In my 20+ years of experience I have always had to prime black walls twice followed by 2 finish coats to make them solidly white. But now, it seems every paint manufacturer out there is making a paint with primer in it that's supposed to cover like nothing ever before. 

So far, I've specified a few paints over the past year with primer built in (which I won't name here) that haven't entirely lived up to their hype OR their price. But now, push has come to shove and I have an entire restaurant to paint later this month for a New York Times spread in a matter of only two days! The walls are all DARK blues, blacks and reds and we have to make them picture perfect White with only enough time to apply two coats.

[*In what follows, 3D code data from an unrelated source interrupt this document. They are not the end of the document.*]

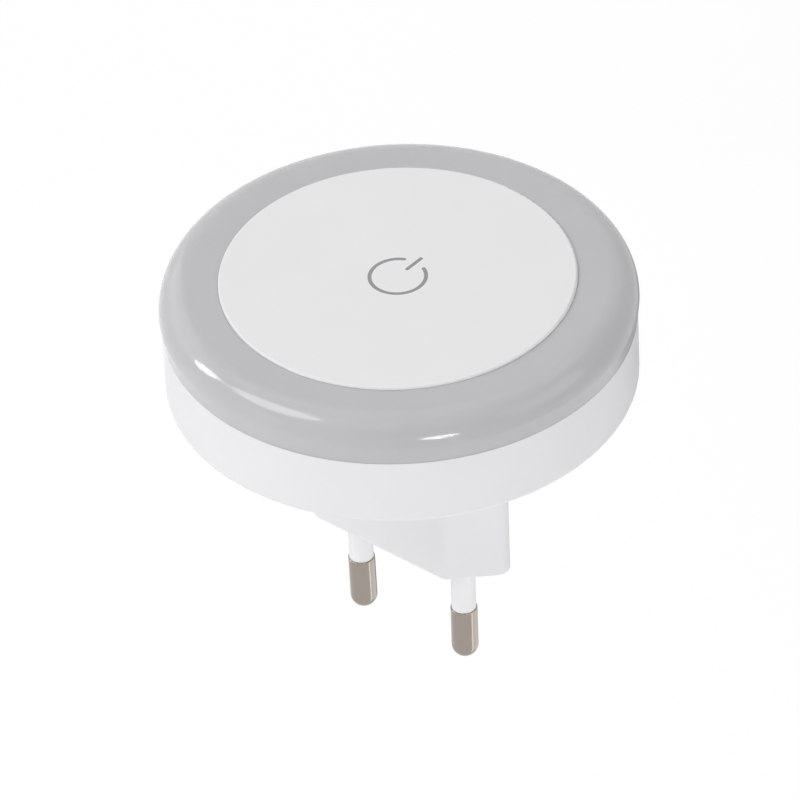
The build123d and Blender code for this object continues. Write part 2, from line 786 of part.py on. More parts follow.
# The power mark, drawn into the sketch that is open
def draw_power_mark():
    gap_start = 90 + mark_gap_angle / 2
    with BuildLine(mode=Mode.PRIVATE) as broken_circle:
        CenterArc((0, 0), mark_radius, gap_start, 360 - mark_gap_angle)
    SlotArc(broken_circle.edge(), mark_line)
    with BuildLine(mode=Mode.PRIVATE) as stroke:
        Line((0, stroke_start + mark_line / 2), (0, stroke_end - mark_line / 2))
    SlotArc(stroke.edge(), mark_line)


# Press cap: a disc with a skirt, ribs, spring cups, hooks and a post over the switch
with BuildPart() as press_cap:
    with BuildSketch(Plane.XY.offset(cap_under_level)):
        Circle(cap_radius)
    extrude(amount=cap_thickness)
    fillet(press_cap.edges().group_by(Axis.Z)[-1], cap_edge_radius)
    with BuildSketch(Plane.XY.offset(cap_under_level)):
        Circle(cap_radius)
        Circle(cap_radius - cap_skirt_wall, mode=Mode.SUBTRACT)
    extrude(amount=cap_thickness - cap_skirt_depth)
    with BuildSketch(Plane.XY.offset(cap_under_level)):
        with PolarLocations(cap_radius / 2, screw_count, screw_angle):
            Rectangle(cap_radius - cap_skirt_wall, cap_rib_width)
    extrude(amount=-cap_rib_depth)
    spring_cup_radius = spring_coil_radius + spring_wire_radius + spring_clearance
    with BuildSketch(Plane.XY.offset(cap_under_level)):
        with PolarLocations(spring_ring_radius, spring_count, spring_angle):
            Circle(spring_cup_radius + spring_cup_wall)
            Circle(spring_cup_radius, mode=Mode.SUBTRACT)
    extrude(amount=-spring_cup_depth)
    with BuildSketch(Plane.XY.offset(cap_under_level)):
        Circle(cap_post_radius)
    extrude(amount=plunger_top + free_play - cap_under_level)
    with PolarLocations(0, spring_count, hook_angle):
        add(cap_hook.part)
    with BuildSketch(Plane.XY.offset(cap_level)):
        draw_power_mark()
    extrude(amount=-mark_depth, mode=Mode.SUBTRACT)
press_cap.part.label = "press_cap"
export_step(press_cap.part, "parts/press_cap.step")

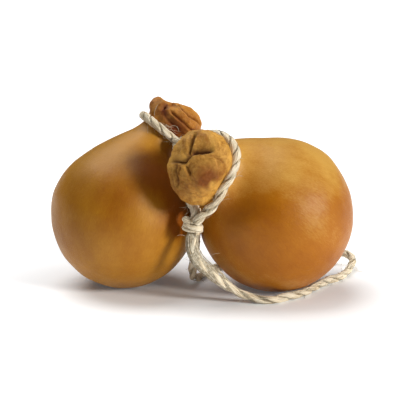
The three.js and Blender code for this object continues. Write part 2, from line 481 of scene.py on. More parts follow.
@dataclass(frozen=True)
class RindFinish:
    """Smoked stretched-curd rind: golden brown, satin, faintly mottled and streaked."""

    name: str
    pale: Colour                # where the smoke took least, and where painted light and painted sheen fall
    golden: Colour
    deep: Colour                # where it took most, and where painted shade falls
    head: Colour                # the folded head's own tone
    head_deep: Colour
    fold: Colour                # painted shade in the folds
    stain_and_shade: Colour               # the head's smokier patches, and painted shade on its undersides
    roughness: float = 0.42
    gloss: float = 0.22         # specular level
    patchiness: float = 0.8     # how much the tone changes over a few centimetres
    mottling: float = 0.4       # and over about one
    streaking: float = 0.25     # and from one broad streak of the drawn curd to the next
    threading: float = 0.6      # and from one fine streak to the next

    def material(self) -> bpy.types.Material:
        """The rind's material, which reads the attributes that a cheese stores.

        Returns:
            The finished material.
        """
        tree = NodeTree(self.name)
        where = tree.stretched("Object", (1.0, 1.0, 1.0))
        patches = tree.noise(where, scale=16.0, detail=3.0, roughness=0.5, distortion=0.4)
        mottle = tree.noise(where, scale=75.0, detail=4.0, roughness=0.55, distortion=0.3)
        grain = tree.noise(where, scale=520.0, detail=3.0, roughness=0.6)
        streaks = tree.noise(tree.drawn("drawn", 0.16), scale=1.0, detail=3.0, roughness=0.5, distortion=0.2)
        threads = tree.noise(tree.drawn("drawn", 1.5), scale=1.0, detail=4.0, roughness=0.65, distortion=0.5)
        wrinkles = tree.noise(where, scale=240.0, detail=5.0, roughness=0.65, distortion=1.2)
        on_head = tree.attribute("head")

        # The smoke attribute holds the body's smoke tone with painted top light, painted shade and painted
        # sheen.
        tone = tree.attribute("smoke_and_painted_light") + (patches - 0.5) * self.patchiness + (mottle - 0.5) * self.mottling
        tone = tone + (streaks - 0.5) * self.streaking + (threads - 0.5) * self.threading
        body = tree.ramp(tone.clamped(), [(0.0, self.pale), (0.5, self.golden), (1.0, self.deep)])
        body = tree.mixed((grain - 0.52).clamped() * 0.2, body, self.pale)

        head_tone = tree.noise(where, scale=60.0, detail=5.0, roughness=0.7, distortion=0.9)
        head_tone = head_tone + (wrinkles - 0.5) * 0.3
        head = tree.mixed(head_tone.spread(0.36, 0.68), self.head, self.head_deep)
        # The stain attribute holds smokier patches and painted shade on the heads' undersides.
        head = tree.mixed(tree.attribute("stain_and_shade").clamped(), head, self.stain_and_shade)

        coloured = tree.mixed(on_head, body, head)
        # Painted shade: the rind darkens by how deep each fold sinks.
        coloured = tree.mixed(tree.attribute("fold"), coloured, self.fold)
        speckles = tree.noise(where, scale=900.0, detail=2.0, roughness=0.7).spread(0.68, 0.78) * 0.16
        coloured = tree.mixed(speckles, coloured, self.deep)

        relief = tree.bump(wrinkles * (0.3 + on_head), 0.0009, 0.7)
        relief = tree.bump(threads, 0.0003, 0.6, relief)
        relief = tree.bump(mottle, 0.0012, 0.35, relief)
        rough = self.roughness + (mottle - 0.5) * 0.16 + (threads - 0.5) * 0.22 + on_head * 0.16
        return tree.surface({
            "Base Color": coloured, "Roughness": rough.clamped(), "Normal": relief,
            "Specular IOR Level": self.gloss,
        })


# In both rinds the fold and stain colours carry painted shade, and pale and deep carry painted light and
# shade through the smoke attribute.
LEFT_RIND = RindFinish(
    "rind_left", pale=(0.45, 0.205, 0.018), golden=(0.33, 0.128, 0.006), deep=(0.22, 0.058, 0.001),
    head=(0.58, 0.265, 0.046), head_deep=(0.36, 0.13, 0.013), fold=(0.12, 0.024, 0.004),
    stain_and_shade=(0.16, 0.032, 0.005),
)

RIGHT_RIND = RindFinish(
    "rind_right", pale=(0.56, 0.30, 0.06), golden=(0.37, 0.122, 0.001), deep=(0.27, 0.072, 0.0),
    head=(0.62, 0.325, 0.060), head_deep=(0.33, 0.130, 0.012), fold=(0.09, 0.028, 0.004),
    stain_and_shade=(0.20, 0.055, 0.004),
)


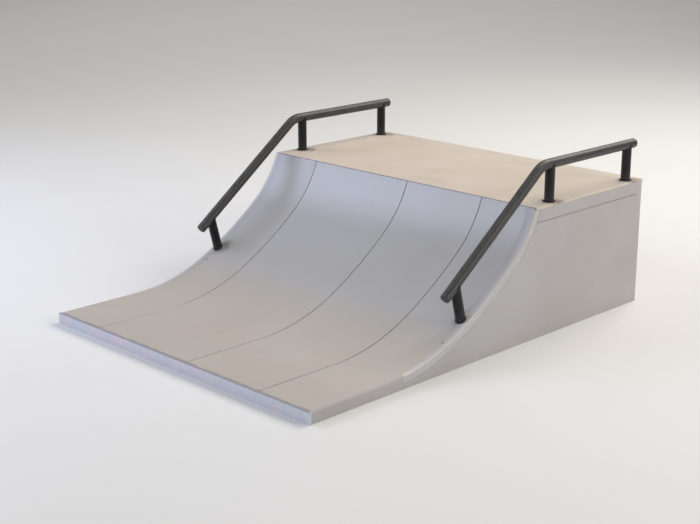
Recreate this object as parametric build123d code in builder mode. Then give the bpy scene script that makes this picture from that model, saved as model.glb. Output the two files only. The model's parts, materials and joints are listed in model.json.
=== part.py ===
"""Small quarter pipe ramp with a deck and a low tubular rail along each side.

Millimetres, +Z up, +X to the rider's right, +Y from the low front edge towards the deck.
The origin is on the ground, under the middle of the ramp.
"""
from build123d import *
from math import acos, atan2, copysign, cos, degrees, radians, sin, sqrt
import os

os.makedirs("parts", exist_ok=True)

# ---------------------------------------------------------------- driving dimensions
WIDTH = 1800
LENGTH = 2335
FRONT_HEIGHT = 56
DECK_HEIGHT = 648

# The riding surface runs flat, then climbs on three arcs, each tangent to the last.
FLAT_RUN = 460
LOW_RADIUS = 993
MIDDLE_RADIUS = 2068
TOP_RADIUS = 580
LOW_ANGLE = 27.3
MIDDLE_ANGLE = 39.4

SEAMS = (-574, 88, 576)
SEAM_GAP = 3
EDGE_BREAK = 1
JOINT_GAP = 0.5

PANEL_THICKNESS = 8
UNDERLAY_THICKNESS = 12
FRAME_DEPTH = PANEL_THICKNESS + UNDERLAY_THICKNESS
UNDERLAY_JOINT = 820

BAR_THICKNESS = 12
BAR_ROUNDING = 5
BAR_GAP = 1.5

SIDE_THICKNESS = 12
SIDE_ROUNDING = 8
SIDE_REAR_ROUNDING = 3
REAR_OVERHANG = 4

TRIM_START = 560
TRIM_FLANGE = 44
TRIM_DEPTH = 37
TRIM_ROUNDING = 8
GROOVE = 2
GROOVE_CHAMFER = 2

FASCIA_BOTTOM = 577
REAR_STILE = 48

DECK_THICKNESS = 9
SUBFLOOR_THICKNESS = 18
DECK_ROUNDING = 2.5
COPING_THICKNESS = 8
COPING_HEIGHT = 36
COPING_CLEARANCE = 5

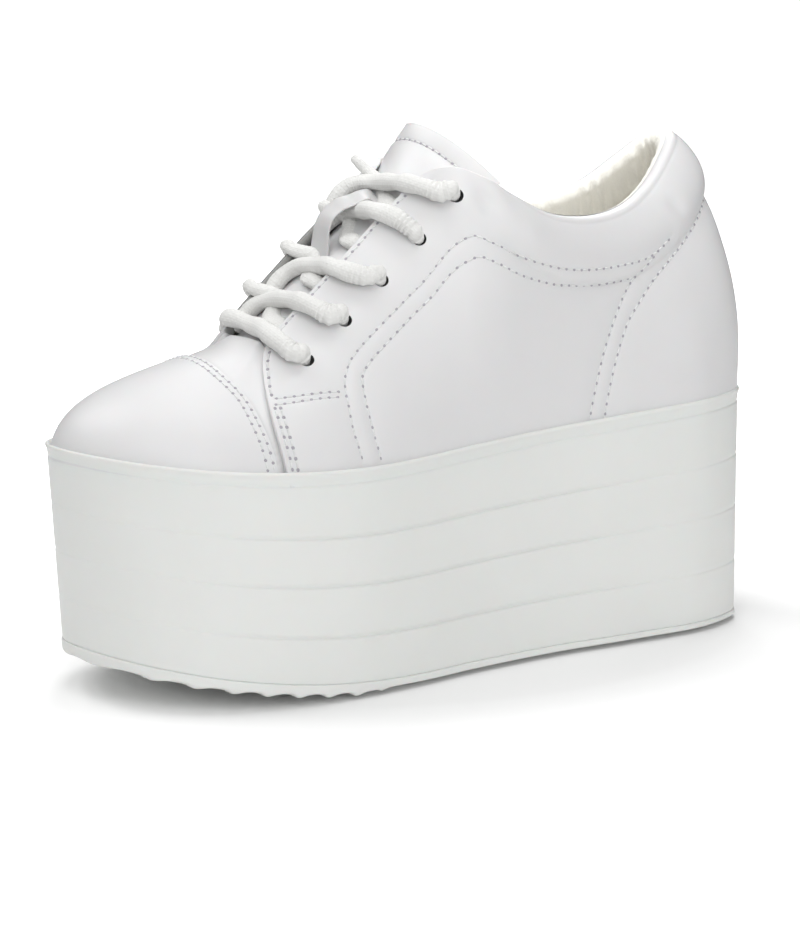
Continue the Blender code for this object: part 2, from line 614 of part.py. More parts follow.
def build_laces(material, parts, cutters, tongue, upper):
    """Row 1 is one bar from side to side; every row above it is two bars, crossed and joined."""
    halves = []
    for side in (-1, 1):
        end = eyelet(1, side, upper)
        start_x = end[0][0] + FIRST_BOW
        halves.append(lace_path(start_x, end, FIRST_COURSE, FIRST_LIFT, side, tongue, upper))
    bar = np.vstack([halves[0][::-1], halves[1]])
    tube_mesh("lace_row_1", bar, LACE_RADIUS, material, parts)
    for number in range(2, EYELETS + 1):
        pair = []
        for side, lift in ((1, UPPER_LIFT), (-1, LOWER_LIFT)):
            start_x = eyelet(number - 1, side, upper)[0][0] - START_BELOW
            end = eyelet(number, side, upper)
            path = lace_path(start_x, end, LACE_COURSE, lift, side, tongue, upper)
            home = parts if side > 0 else cutters
            name = f"lace_row_{number}" if side > 0 else f"lace_under_{number}"
            pair.append(tube_mesh(name, path, LACE_RADIUS, material, home))
        boolean(pair[0], pair[1], "UNION", cutters)


def build_loop(material, parts, tongue, upper):
    """The keeper: a thin strap that bridges one crossing along the middle of the tongue."""
    steps = np.linspace(0, 1, LOOP_STEPS + 1)
    rise = 2 * GAP + LOOP_RISE * np.sin(np.pi * steps)
    x = LOOP_X[0] + (LOOP_X[1] - LOOP_X[0]) * steps
    centre = np.array([over_skin(a, LOOP_Y, lift, tongue, upper) for a, lift in zip(x, rise)])
    centre[:, 1] = LOOP_Y
    along = np.gradient(centre, axis=0)
    along /= np.linalg.norm(along, axis=1, keepdims=True)
    sections = []
    for point, (ahead, _, climb) in zip(centre, along):
        low = point + np.array([[0, -LOOP_WIDTH / 2, 0], [0, LOOP_WIDTH / 2, 0]])
        sections.append(np.vstack([low, low[::-1] + np.array([climb, 0, -ahead]) * LOOP_THICK]))
    faces = ring_faces(len(sections), 4) + [(0, 1, 2, 3)]
    last = 4 * (len(sections) - 1)
    faces.append((last, last + 1, last + 2, last + 3))
    return mesh_object("lace_loop", np.vstack(sections), faces, material, parts)


def cut_eyelets(upper, cutters, tree):
    """Round holes through both eyestays, square to the leather."""
    points, faces = [], []
    sides = EYELET_SIDES
    for number in range(1, EYELETS + 1):
        for side in (1, -1):
            place, normal = eyelet(number, side, tree)
            first = np.cross(normal, [1.0, 0, 0])
            first /= np.linalg.norm(first)
            second = np.cross(normal, first)
            start = len(points)
            for reach in EYELET_PIN:
                for k in range(sides):
                    turn = 2 * math.pi * k / sides
                    round_it = math.cos(turn) * first + math.sin(turn) * second
                    points.append(place + normal * reach + round_it * EYELET_HOLE / 2)
            faces += [tuple(start + k for k in range(sides)),
                      tuple(start + sides + k for k in range(sides))]
            faces += [(start + k, start + (k + 1) % sides, start + sides + (k + 1) % sides,
                       start + sides + k) for k in range(sides)]
    pins = mesh_object("eyelet_pins", points, faces, None, cutters)
    boolean(upper, pins, "DIFFERENCE", cutters)


# ---- the shoe -----------------------------------------------------------------------------
def build():
    """Every piece of the shoe."""
    for thing in list(bpy.data.objects):
        bpy.data.objects.remove(thing, do_unlink=True)
    parts = bpy.data.collections.new("platform_sneaker")
    cutters = bpy.data.collections.new("cutters")
    bpy.context.scene.collection.children.link(parts)
    bpy.context.scene.collection.children.link(cutters)
    rubber = paint("rubber", (0.80, 0.82, 0.80), 0.55)
    foam = paint("foam", (0.82, 0.84, 0.83), 0.5)
    leather = paint("leather", (0.86, 0.86, 0.87), 0.35)
    lining = paint("lining", (0.85, 0.83, 0.76), 0.7)
    lace = paint("lace", (0.88, 0.87, 0.84), 0.85)
    build_outsole(rubber, parts, cutters)
    build_midsole(foam, parts)
    upper = build_upper(leather, parts)
    build_insole(lining, parts)
    bpy.context.view_layer.update()
    skin = tree_of(upper)
    tongue = build_tongue(leather, parts, skin)
    bpy.context.view_layer.update()
    pad = tree_of(tongue)
    build_loop(leather, parts, pad, skin)
    build_laces(lace, parts, cutters, pad, skin)
    cut_eyelets(upper, cutters, skin)


build()
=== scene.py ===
"""Looks of a white lace-up sneaker on a high block platform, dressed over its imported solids.

Tables are in millimetres with x counted from the heel, y to the shoe's outer side and z up
from the floor, as in the part's source. put_mesh() turns them into metres and centres the
shoe's length on the origin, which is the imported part's frame.
"""
from __future__ import annotations

import logging
import math
from dataclasses import dataclass, field
from enum import Enum

import bpy
import numpy as np
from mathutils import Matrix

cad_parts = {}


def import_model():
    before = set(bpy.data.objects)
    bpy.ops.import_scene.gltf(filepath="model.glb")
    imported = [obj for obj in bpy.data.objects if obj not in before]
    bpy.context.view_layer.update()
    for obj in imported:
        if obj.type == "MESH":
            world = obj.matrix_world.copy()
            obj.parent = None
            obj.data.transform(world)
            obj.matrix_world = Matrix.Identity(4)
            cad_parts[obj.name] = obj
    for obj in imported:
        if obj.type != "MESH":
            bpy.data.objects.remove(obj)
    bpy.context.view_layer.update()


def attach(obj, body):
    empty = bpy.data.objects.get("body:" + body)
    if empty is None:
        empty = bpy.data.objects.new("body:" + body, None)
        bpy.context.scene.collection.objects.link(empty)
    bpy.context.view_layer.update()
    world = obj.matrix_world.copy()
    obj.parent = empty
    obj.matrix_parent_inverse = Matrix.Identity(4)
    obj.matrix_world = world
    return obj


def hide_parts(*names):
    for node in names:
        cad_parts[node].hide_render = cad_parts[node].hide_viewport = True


Array = np.ndarray
LOG = logging.getLogger("sneaker")
MM = 0.001
LENGTH = 248.6               # heel to toe tip, along the sole

# ---- the shoe's own sizes -------------------------------------------------------------------
# Plan of the sole, clockwise from above: heel, outer side, toe, inner side.
SOLE_PLAN = [
    # x, y
    (0.0, 0.0), (2.5, 23.5), (23.0, 35.0), (55.0, 37.0), (88.0, 37.0), (120.0, 40.0),
    (148.0, 44.5), (172.0, 47.0), (197.0, 45.0), (220.0, 37.5), (238.0, 23.5), (247.0, 8.0),
    (248.5, -6.0), (242.5, -20.0), (231.0, -33.0), (213.0, -42.5), (188.0, -47.0),
    (162.0, -45.5), (135.0, -39.5), (108.0, -35.0), (80.0, -34.0), (52.0, -35.5),
    (25.0, -32.5), (5.5, -20.0)]
TOE_ROW = 12                 # the plan's place at the toe tip
PLAN_STEPS, PLAN_REACH = 1440, 4.0     # fine steps round it, reach over which normals are taken
ROUND_MM, RIB_MM, COLLAR_MM = 400.0, 90.0, 230.0   # about half a lap, a rib, half the collar
HEEL_X, BALL_X, TOE_X = 10.0, 165.0, 250.0
SPRING_FROM, SPRING_RISE = 139.0, 13.0
TOE_RAKE_FROM, TOE_RAKE = 150.0, 5.0   # how far the floor lies back from the lip at the toe

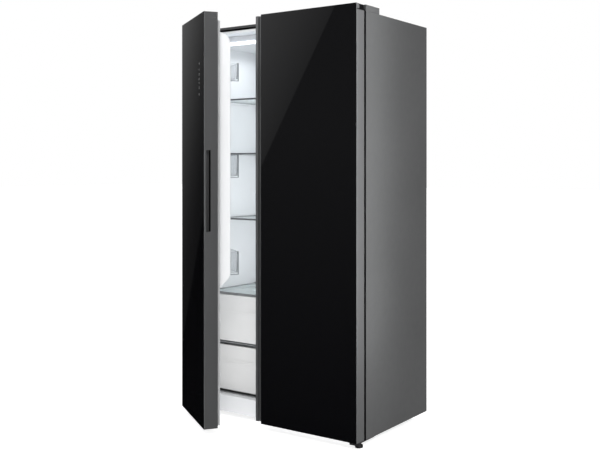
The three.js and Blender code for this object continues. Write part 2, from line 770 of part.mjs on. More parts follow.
// A door's meshes, turned about its hinge pin by an angle in degrees, positive towards opening.
function hungDoor(plan, meshes, angle) {
  const pivot = new THREE.Group();
  const closed = new THREE.Group();
  pivot.position.set(plan.pin[0], plan.pin[1], 0);
  pivot.rotation.z = THREE.MathUtils.degToRad(plan.hinged * angle);
  closed.position.set(-plan.pin[0], -plan.pin[1], 0);
  closed.add(...meshes);
  pivot.add(closed);
  return pivot;
}

function buildFreezerDoor() {
  const plan = doorPlan(-1);
  const freeRibInset = 28;
  const bins = [[1474, 1542], [1071, 1159], [666, 755]];
  return hungDoor(plan, [
    mesh('freezer_door_glass', doorGlass(plan), 'blackGlass'),
    mesh('freezer_door_pan', doorPan(plan), 'doorEdge'),
    mesh('freezer_door_top_cap', doorTopCap(plan), 'capGrey'),
    mesh('freezer_door_liner', doorLiner(plan, 56, freeRibInset), 'white'),
    mesh('freezer_door_gasket', doorGasket(plan), 'gasket'),
    mesh('freezer_grip_insert', gripInsert(plan), 'black'),
    mesh('touch_control_board', touchBoard(plan), 'circuit'),
    ...bins.map((heights, i) => mesh(`freezer_door_bin_${i + 1}`,
      doorBin(binSpan(plan, freeRibInset), heights), 'clear')),
  ], freezerDoorAngle);
}

function buildFridgeDoor() {
  const plan = doorPlan(1);
  const freeRibInset = 33;
  const bins = [[1400, 1480], [1040, 1135], [680, 780]];
  return hungDoor(plan, [
    mesh('fridge_door_glass', doorGlass(plan), 'blackGlass'),
    mesh('fridge_door_pan', doorPan(plan), 'doorEdge'),
    mesh('fridge_door_top_cap', doorTopCap(plan), 'capGrey'),
    mesh('fridge_door_liner', doorLiner(plan, 46, freeRibInset), 'white'),
    mesh('fridge_door_gasket', doorGasket(plan), 'gasket'),
    ...bins.map((heights, i) => mesh(`fridge_door_bin_${i + 1}`,
      doorBin(binSpan(plan, freeRibInset), heights), 'clear')),
  ], 0);
}

function standOnOrigin(group) {
  const bounds = new THREE.Box3().setFromObject(group, true);
  const centre = bounds.getCenter(new THREE.Vector3());
  group.position.set(-centre.x, -centre.y, -bounds.min.z);
  return group;
}

const refrigerator = new THREE.Group();
refrigerator.add(
  buildCabinet(), buildFreezerInside(), buildFridgeInside(), buildFreezerDoor(), buildFridgeDoor(),
);

export default standOnOrigin(refrigerator);
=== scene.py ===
"""Looks of a side by side refrigerator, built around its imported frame. Metres, +Z up."""

import json
import math

import bmesh
import bpy
from mathutils import Matrix, Vector


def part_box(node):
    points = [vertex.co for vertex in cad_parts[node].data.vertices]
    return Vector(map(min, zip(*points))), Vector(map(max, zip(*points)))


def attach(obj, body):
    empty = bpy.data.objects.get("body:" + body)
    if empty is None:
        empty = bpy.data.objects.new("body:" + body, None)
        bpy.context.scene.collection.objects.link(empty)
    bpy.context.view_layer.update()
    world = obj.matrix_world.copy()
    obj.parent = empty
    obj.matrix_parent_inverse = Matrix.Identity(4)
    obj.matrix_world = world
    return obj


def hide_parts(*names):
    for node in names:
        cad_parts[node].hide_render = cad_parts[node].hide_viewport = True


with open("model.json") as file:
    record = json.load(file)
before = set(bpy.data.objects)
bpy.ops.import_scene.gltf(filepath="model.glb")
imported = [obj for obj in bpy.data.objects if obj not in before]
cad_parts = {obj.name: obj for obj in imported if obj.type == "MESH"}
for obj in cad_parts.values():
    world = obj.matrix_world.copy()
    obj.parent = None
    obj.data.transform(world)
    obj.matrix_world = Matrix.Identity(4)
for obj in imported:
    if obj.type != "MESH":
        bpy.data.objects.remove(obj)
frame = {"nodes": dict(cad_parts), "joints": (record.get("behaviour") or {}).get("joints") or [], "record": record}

MM = 0.001
X, Y, Z = range(3)
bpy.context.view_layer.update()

record = frame["record"]
body_of = {n: body for body, members in record["behaviour"]["bodies"].items() for n in members}
slot_of = {part["node"]: part["material_slot"] for part in record["subparts"]}


# ---- Where things are ------------------------------------------------------------------------
# Pieces are laid out with both doors closed. The freezer door's pieces are then turned to stand
# ajar, as its CAD nodes are.


def ajar_turn():
    joint = next(j for j in frame["joints"] if j["name"] == "freezer_door_hinge")
    pin = Vector(joint["pos_m"])
    turn = Matrix.Rotation(math.radians(joint["range_deg"][0]), 4, "Z")
    return Matrix.Translation(pin) @ turn @ Matrix.Translation(-pin)


AJAR = ajar_turn()


def layout(body):
    return AJAR if body == "freezer_door" else Matrix.Identity(4)


def closed_box(node):
    """Lowest and highest corner of a CAD node, with the doors closed."""
    undo = layout(body_of[node]).inverted()
    points = [undo @ v.co for v in frame["nodes"][node].data.vertices]
    return [Vector([pick(p[i] for p in points) for i in range(3)]) for pick in (min, max)]


# ---- Materials -------------------------------------------------------------------------------

FINISHES = {}


def finish(name, colour, roughness, metallic=0.0, **constants):
    """A Principled material. Its constants are set on the shader's own sockets."""
    material = bpy.data.materials.new(name)
    material.use_nodes = True
    shader = material.node_tree.nodes["Principled BSDF"]
    shader.inputs["Base Color"].default_value = (*colour, 1)
    shader.inputs["Roughness"].default_value = roughness
    shader.inputs["Metallic"].default_value = metallic
    for socket, value in constants.items():
        shader.inputs[socket.replace("_", " ")].default_value = value
    FINISHES[name] = material
    return material


def node(material, kind, **settings):
    made = material.node_tree.nodes.new(kind)
    for key, value in settings.items():
        if hasattr(made, key):
            setattr(made, key, value)
        else:
            made.inputs[key.replace("_", " ")].default_value = value
    return made


def link(material, source, target):
    material.node_tree.links.new(source, target)


def noise(material, scale, detail=3.0, stretch=(1, 1, 1)):
    """A noise in the piece's own coordinates, with scale in features per metre."""
    place = node(material, "ShaderNodeTexCoord")
    mapping = node(material, "ShaderNodeMapping")
    mapping.inputs["Scale"].default_value = stretch
    made = node(material, "ShaderNodeTexNoise", Scale=scale, Detail=detail)
    link(material, place.outputs["Object"], mapping.inputs["Vector"])
    link(material, mapping.outputs["Vector"], made.inputs["Vector"])
    return made.outputs["Fac"]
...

I've checked Consumer Reports and according to their testing, BM Aura Satin is the best covering paint out there. And second to that, I was surprised to see Behr Premium Plus Ultra Satin Enamel at half the price! But before I commit to the job and the price, I need to KNOW that my guys will get out of there with the best results in the two days we've got to do it (I'd usually call this a 3-day restaurant for a crew of 3)

So the million dollar question is: Is there a paint out there that will cover Black, Blue and Red with White in two coats? (Of course, when I ask our suppliers, they all have a great recommendation of there own product knowing full well that when it doesn't cover, our only option is to buy more of their paint!)

What paint would you use if you were in this position as a painting contractor?


----------



## StripandCaulk (Dec 30, 2011)

Behr ultra. Hire jack pauhl. Make him your biotch for a day. It is also essential you throw a gang sign at the wall before the first coat.


----------



## Ole34 (Jan 24, 2011)

I'd think any good quality dead flat would
Cover black in 2........... Not really
Sure though cause I'm not into that GOTH stuff


----------



## playedout6 (Apr 27, 2009)

I like the Manor Hall Timeless from PPG for covering in deep base colors...but I also know that is not what you asked ! I have never used it over Black...but I would have to say it is the best out of what I have available to pick from . I don't have a BM store in this area .


----------



## Ole34 (Jan 24, 2011)

Toronto Painters said:


> In my 20+ years of experience I have always had to prime black walls twice followed by 2 finish coats to make them solidly white. But now, it seems every paint manufacturer out there is making a paint with primer in it that's supposed to cover like nothing ever before.
> 
> So far, I've specified a few paints over the past year with primer built in (which I won't name here) that haven't entirely lived up to their hype OR their price. But now, push has come to shove and I have an entire restaurant to paint later this month for a New York Times spread in a matter of only two days! The walls are all *DARK blues*, blacks and reds and we have to make them picture perfect White with only enough time to apply two coats.


 
heres a vid of mine, its a short vid :whistling2: .........DEEP DARK BLUE door i used SW Prep right? latex primer think thats what its called but anyway look for yourself it almost covered in 1 ........hope this helps an good luck man 

http://youtu.be/5JRs7LuCEUk


----------



## Builtmany (Dec 5, 2009)

Nothing is going to cover black in 2 coats especially with the new formulas and VOC laws. Maybe 20 years ago there was something but it probably was found to be harmful to all of us.


----------



## champer71 (Mar 12, 2012)

if you have two coates then u will need two pants. no matter what color.


----------



## champer71 (Mar 12, 2012)

StripandCaulk said:


> Behr ultra. Hire jack pauhl. Make him your biotch for a day. It is also essential you throw a gang sign at the wall before the first coat.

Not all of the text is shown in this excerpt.